I must confess, I’ve never been a huge Neil Gaiman fan. I always enjoyed his comics far more than his novels, although I can safely say I’ve read most, if not all, of Sir Terry’s books at least twice.

As soon as I heard they were making the show, I re-read the book, having not read it since it was first published. I’ve always felt what makes Good Omens what it is, isn’t the story, which is fun but structurally all over the shot, but the fact that it’s the collaborative effort of Terry Pratchett and Neil Gaiman, which trumps the weaknesses of the story every time.

In much the same way, the TV show makes up for the stories weaknesses by being far more about Michael Sheen and David Tennant, who really bring Aziraphale and Crowley to life, (although that’s not to take away from the other excellent casting choices).

My big beef with the story (insofar as the novel is concerned) is that there too many characters and plot ideas that pop up in a fairly continuous stream, with little or no editorial control.
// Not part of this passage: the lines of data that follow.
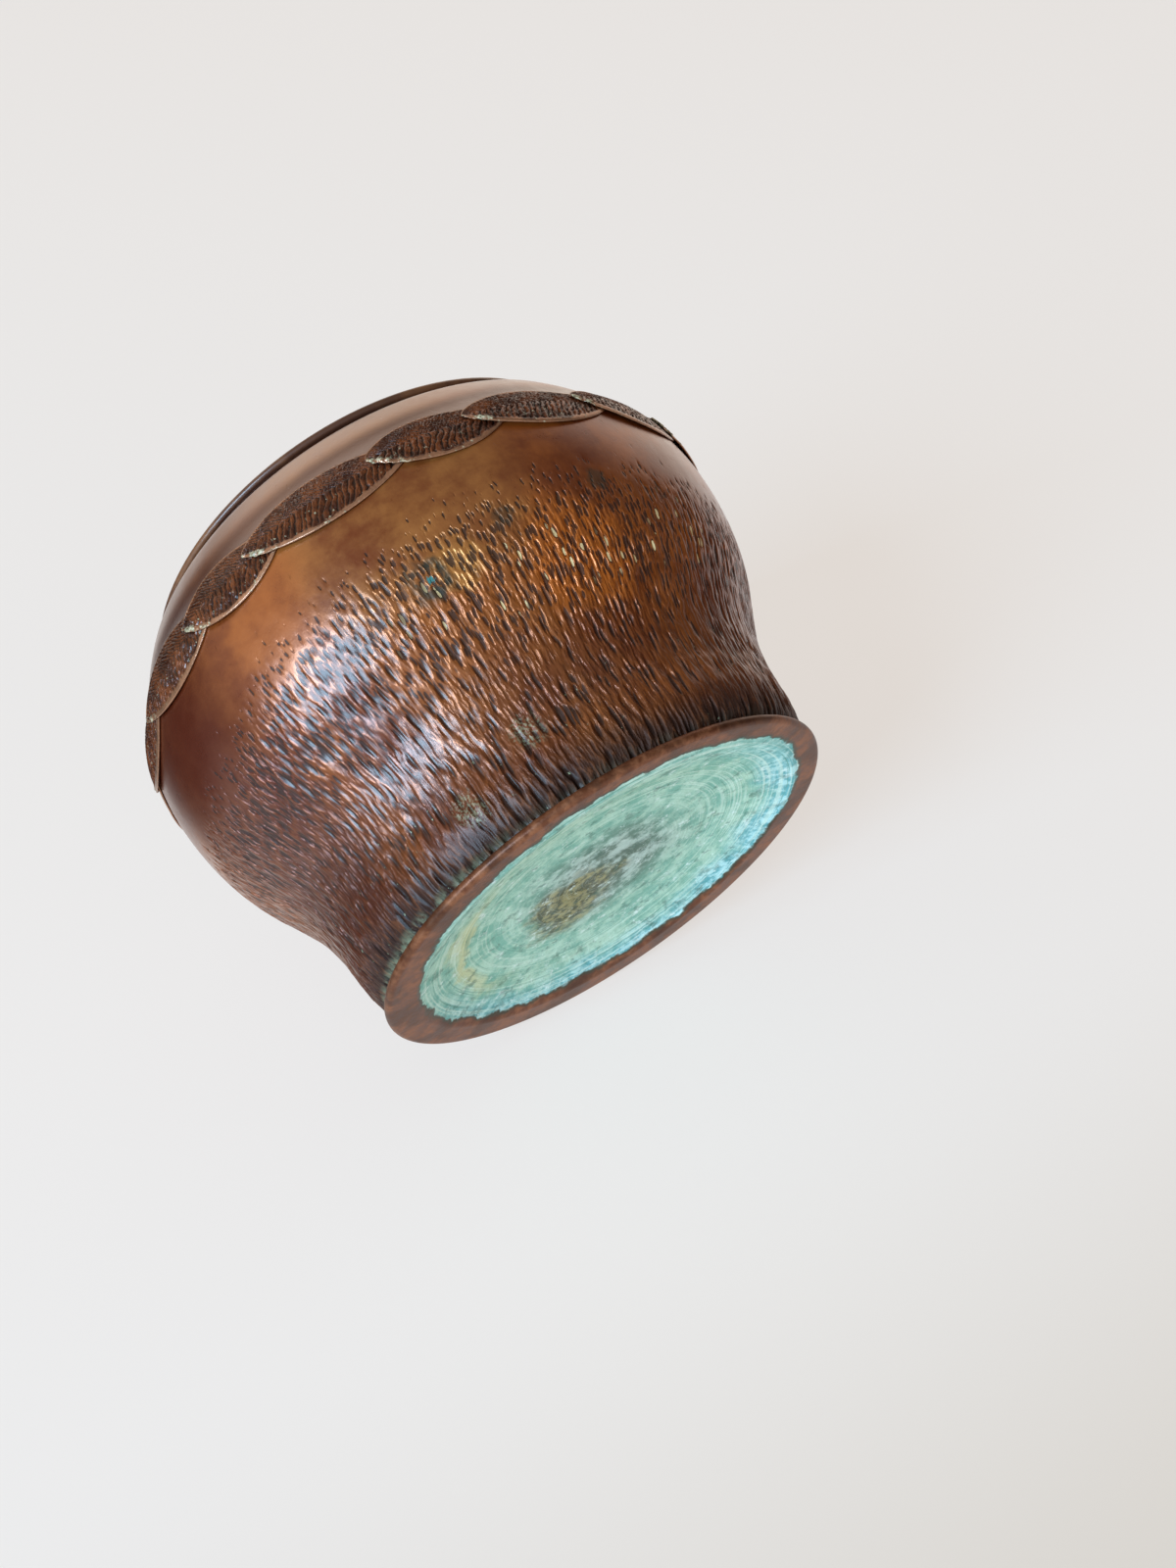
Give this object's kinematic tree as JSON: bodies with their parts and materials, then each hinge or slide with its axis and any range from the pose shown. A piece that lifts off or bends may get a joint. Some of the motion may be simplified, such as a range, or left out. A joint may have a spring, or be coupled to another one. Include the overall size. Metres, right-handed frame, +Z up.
{
  "type": "hammered copper bowl",
  "caption": "Round raised metal bowl with a hammered wall, a band of overlapping leaves on the shoulder, a narrow turned lip and a folded, dished base.",
  "frame": {"origin": "centre of the circle on which the foot ring rests, at the level of the resting face", "axes": "+Z up through the mouth along the bowl's axis; -Y is the side seen best, with the first leaf's tip 52 degrees round from -Y towards -X; the leaves follow one another from -X over -Y towards +X"},
  "size_m": [0.2025, 0.2026, 0.1405],
  "materials": {
    "hammered_copper": "waxed dark brown patina on hammered copper",
    "verdigris_copper": "blue-green verdigris crust inside a worn brown rim",
    "soft_solder": "dull grey tin solder",
    "brass_wire": "drawn wire",
    "leaf_copper": "chased and darkened copper with rubbed edges"
  },
  "bodies": {
    "root": {"bowl_body": "hammered_copper", "base_plate": "verdigris_copper", "seam_solder": "soft_solder", "mouth_wire": "brass_wire", "leaf_01": "leaf_copper", "leaf_02": "leaf_copper", "leaf_03": "leaf_copper", "leaf_04": "leaf_copper", "leaf_05": "leaf_copper", "leaf_06": "leaf_copper", "leaf_07": "leaf_copper", "leaf_08": "leaf_copper", "leaf_09": "leaf_copper", "leaf_10": "leaf_copper", "leaf_11": "leaf_copper", "leaf_12": "leaf_copper", "leaf_13": "leaf_copper", "leaf_14": "leaf_copper", "leaf_15": "leaf_copper", "leaf_16": "leaf_copper", "leaf_17": "leaf_copper"}
  },
  "joints": []
}
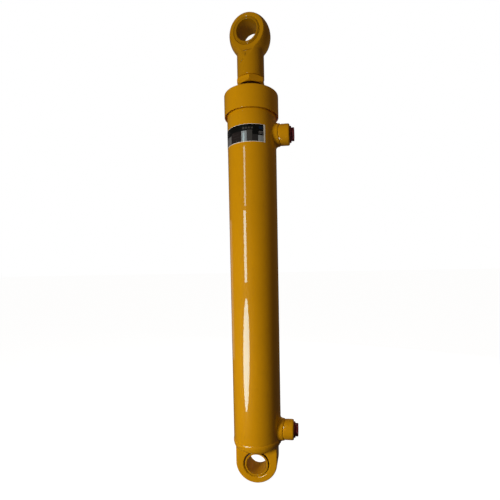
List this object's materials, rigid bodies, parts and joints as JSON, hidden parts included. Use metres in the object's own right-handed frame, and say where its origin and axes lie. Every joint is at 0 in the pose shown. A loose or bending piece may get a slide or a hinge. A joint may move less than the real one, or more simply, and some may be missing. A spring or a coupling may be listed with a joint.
{
  "type": "hydraulic cylinder",
  "caption": "Double-acting hydraulic cylinder: welded barrel with side oil ports and screwed head cap, chromed rod that slides out and turns, pin eye at either end.",
  "frame": {"origin": "centre of the base eye's pin bore", "axes": "+Z along the cylinder towards the rod eye, Y along the base eye's pin, +X towards the oil ports; rod fully retracted"},
  "size_m": [0.1353, 0.105, 0.9118],
  "materials": {
    "yellow_paint": "glossy machine enamel over steel",
    "bush_paint": "over-sprayed steel bush",
    "hard_chrome": "ground and chromed",
    "turned_steel": "turned, oiled",
    "grey_iron": "machined, oiled",
    "guide_bronze": "machined",
    "black_rubber": "smooth",
    "blue_polyurethane": "smooth",
    "filled_ptfe": "smooth",
    "phenolic": "woven resin strip",
    "red_plastic": "moulded, dark red",
    "printed_film": "printed adhesive film"
  },
  "bodies": {
    "barrel": {"barrel_tube": "yellow_paint", "base_end": "yellow_paint", "base_weld": "yellow_paint", "base_eye_bush": "bush_paint", "data_label": "printed_film", "lower_port_boss": "yellow_paint", "lower_port_weld": "yellow_paint", "lower_port_plug": "red_plastic", "upper_port_boss": "yellow_paint", "upper_port_weld": "yellow_paint", "upper_port_plug": "red_plastic", "head_cap": "yellow_paint", "cap_lock_screw": "yellow_paint", "guide_sleeve": "grey_iron", "sleeve_o_ring": "black_rubber", "sleeve_backup_ring": "filled_ptfe", "rod_guide_bush": "guide_bronze", "rod_seal": "blue_polyurethane", "wiper_seal": "black_rubber"},
    "piston_rings": {"piston_seal": "filled_ptfe", "piston_seal_energiser": "black_rubber", "lower_wear_ring": "phenolic", "upper_wear_ring": "phenolic"},
    "rod": {"piston_rod": "hard_chrome", "piston": "grey_iron", "piston_bore_o_ring": "black_rubber", "piston_nut": "turned_steel", "jam_nut": "yellow_paint", "rod_eye": "yellow_paint", "rod_eye_bush": "bush_paint"}
  },
  "joints": [
    {"name": "rod_slide", "type": "slide", "parent": "barrel", "child": "piston_rings", "axis": [0, 0, 1], "range_m": [0, 0.5]},
    {"name": "rod_turn", "type": "hinge", "parent": "piston_rings", "child": "rod", "pos_m": [0, 0, 0.099], "axis": [0, 0, 1], "continuous": true}
  ]
}
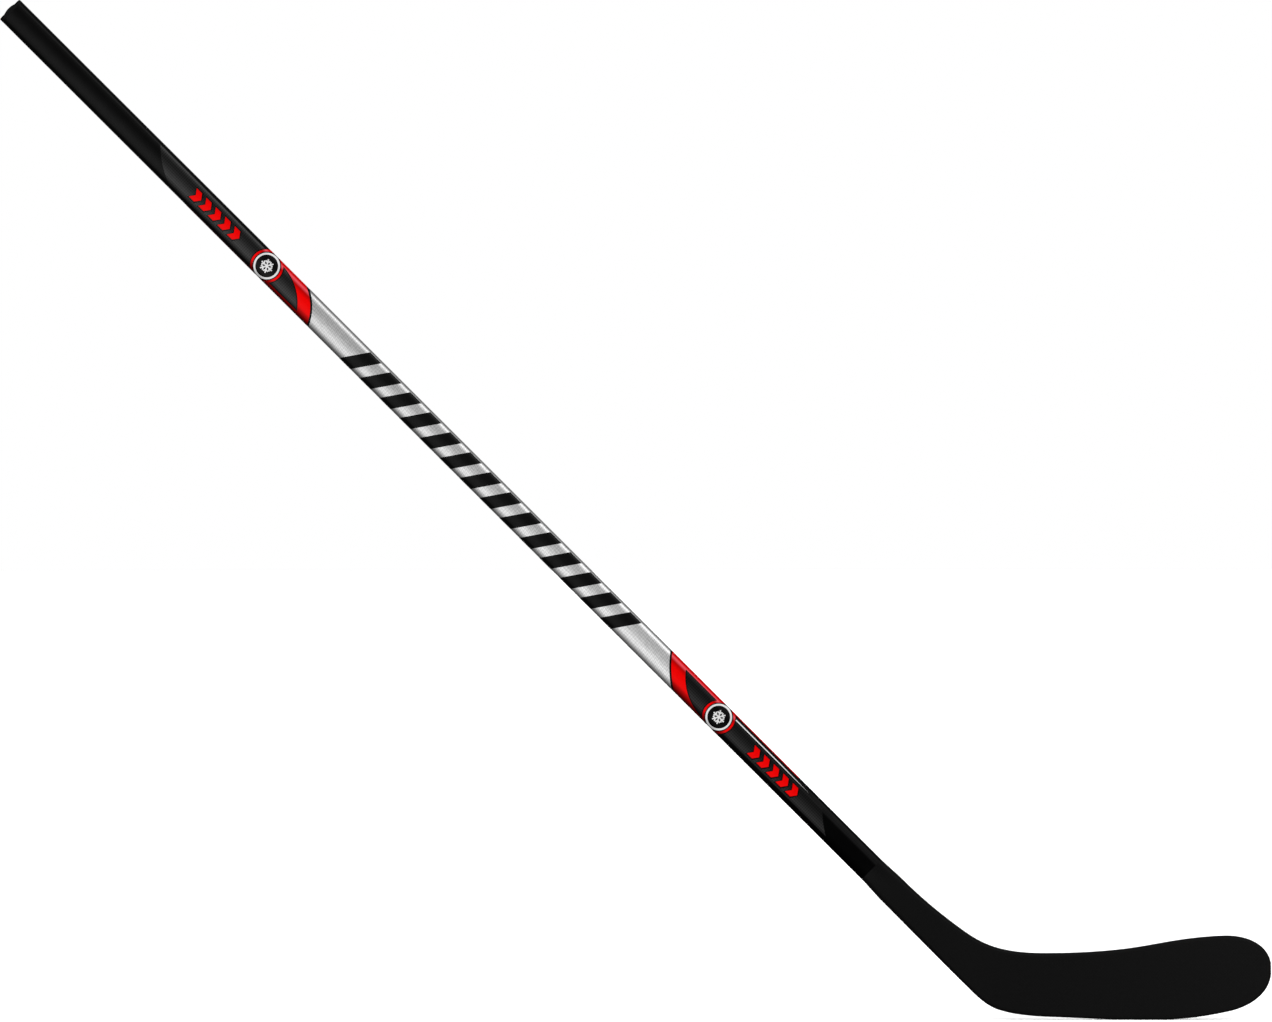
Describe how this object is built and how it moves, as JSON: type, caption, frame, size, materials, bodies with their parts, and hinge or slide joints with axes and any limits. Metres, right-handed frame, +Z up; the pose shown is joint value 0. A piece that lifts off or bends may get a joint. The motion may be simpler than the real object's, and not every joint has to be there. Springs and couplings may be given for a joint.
{
  "type": "ice hockey stick",
  "caption": "Composite ice hockey stick in playing pose: hollow rounded-rectangle shaft at 45 degrees, domed butt plug, curved blade, silver, red and dark grey printed films.",
  "frame": {"origin": "X = 0 halfway along the sole's flat, Z = 0 on the ice, and Y = 0 on the shaft's middle plane; the blade bows, so the middle of the sole's flat is 4.7 mm to the -Y side of the origin", "axes": "+Z up from the ice, +X from the heel towards the toe, -Y out of the front (forehand) face; the shaft rises from the heel towards -X and +Z at 45 degrees"},
  "size_m": [1.3689, 0.0262, 1.1011],
  "materials": {
    "shaft_lacquer": "black carbon laminate under a satin clear coat",
    "plug_rubber": "moulded, matt",
    "hot_melt": "set hot-melt glue",
    "bare_carbon": "uncoated carbon laminate",
    "foam": "closed-cell structural foam",
    "blade_lacquer": "black laminate, satin paint",
    "silver_film": "brushed silver print",
    "red_film": "bright red print",
    "red_print": "bright red print",
    "carbon_film": "dark grey carbon-weave print",
    "black_print": "black print",
    "white_print": "white print"
  },
  "bodies": {
    "root": {"shaft_tube": "shaft_lacquer", "butt_plug": "plug_rubber", "plug_glue": "hot_melt", "hosel": "bare_carbon", "hosel_glue": "hot_melt", "blade_front_skin": "blade_lacquer", "blade_back_skin": "blade_lacquer", "blade_edge_wrap": "blade_lacquer", "blade_upper_core": "foam", "blade_lower_core": "foam", "blade_bridge_rib": "bare_carbon", "silver_sleeve_film": "silver_film", "upper_red_film": "red_film", "lower_red_film": "red_film", "upper_panel_front": "carbon_film", "upper_panel_back": "carbon_film", "lower_panel_front": "carbon_film", "lower_panel_back": "carbon_film", "upper_lens_front": "carbon_film", "upper_lens_back": "carbon_film", "lower_lens_front": "carbon_film", "lower_lens_back": "carbon_film", "bars_front": "black_print", "bars_back": "black_print", "upper_chevrons_front": "red_print", "upper_chevrons_back": "red_print", "lower_chevrons_front": "red_print", "lower_chevrons_back": "red_print", "upper_ring_front": "white_print", "upper_ring_back": "white_print", "lower_ring_front": "white_print", "lower_ring_back": "white_print", "upper_snowflake_front": "white_print", "upper_snowflake_back": "white_print", "lower_snowflake_front": "white_print", "lower_snowflake_back": "white_print", "pinstripe_front": "white_print", "pinstripe_back": "white_print"}
  },
  "joints": []
}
This is obviously a result of the authors’ collaborative effort – apparently their chief aim was to make each other laugh – and the book gets away with it because of that.

It does annoy me slightly when people do adaptations of books into TV shows and they take so much license with it that it almost becomes unrecognisable from the original text (some of Philip K. Dick’s adaptations spring to mind). I understand why this is, and in the case of Good Omens I thought this would have been the perfect opportunity to go back and really shake the structure of the story up a bit and improve it.

Instead, Neil Gaiman’s screenplay is a very faithful replica of the book, which means that it takes almost all of the the first two episodes before we’ve met all the key players.

Aside from that, though, it’s all very well done. The FX are great, the main theme tune stupidly catchy, the acting pretty much spot on all round (I did worry from the trailer that Tennant would chew the set up a bit too much, but luckily that was just a side effect of the trailer editing).

So do check it out, if you get the chance. Even if you’re not a big fantasy fan, Sheen and Tennant will keep you more than enthralled.